The war came about after 9/11, which was obviously appalling, awful and wrong. Whichever way one looks at 9/11, there was nothing right about it—it was dreadful—but was it right, sensible or intelligent of the then President Bush to respond by leading us into a war in Afghanistan that has now lasted for almost twice as long as the second world war or the first world war? We are moving into the 10th year of the conflict in Afghanistan, and although President Obama talks about coming out within two or three years, I have a feeling that if the military is allowed to have its way we will still be there in five years’ time or perhaps for even longer than that. The strategy does not seem to involve anything other than continuing the occupation of that country.
We have been told many times that one reason why we are in Afghanistan is to make us feel safer here and to protect us in our communities. Do we mix with different people from Opposition and Government Front Benchers? Does my hon. Friend get many people in his constituency coming up to him and saying, “Thank goodness we are in Afghanistan because we feel so much safer from terrorism now”? I do not.
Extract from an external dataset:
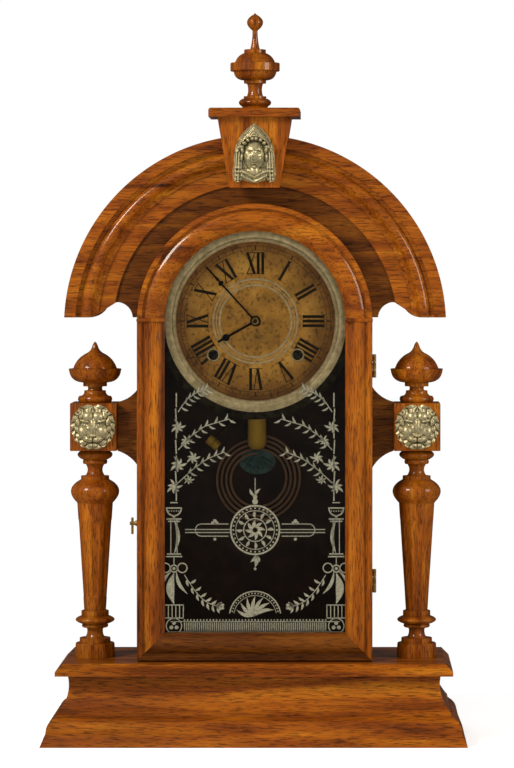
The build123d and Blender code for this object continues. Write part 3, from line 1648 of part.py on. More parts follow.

I live in and represent an inner-city area, and I have to say in all honesty that not one person in my community—not once, on any occasion—has come up to me and said that. Indeed, there is a sense of grievance among the Muslim community in Britain, partly because of this war but partly because of the substantial amounts of anti-terror legislation that have been a product of the war. They feel much less secure than they did in the past and much more isolated from the rest of the community. We should bear it in mind that foreign policy is not conducted in isolation and its effects are not felt in isolation.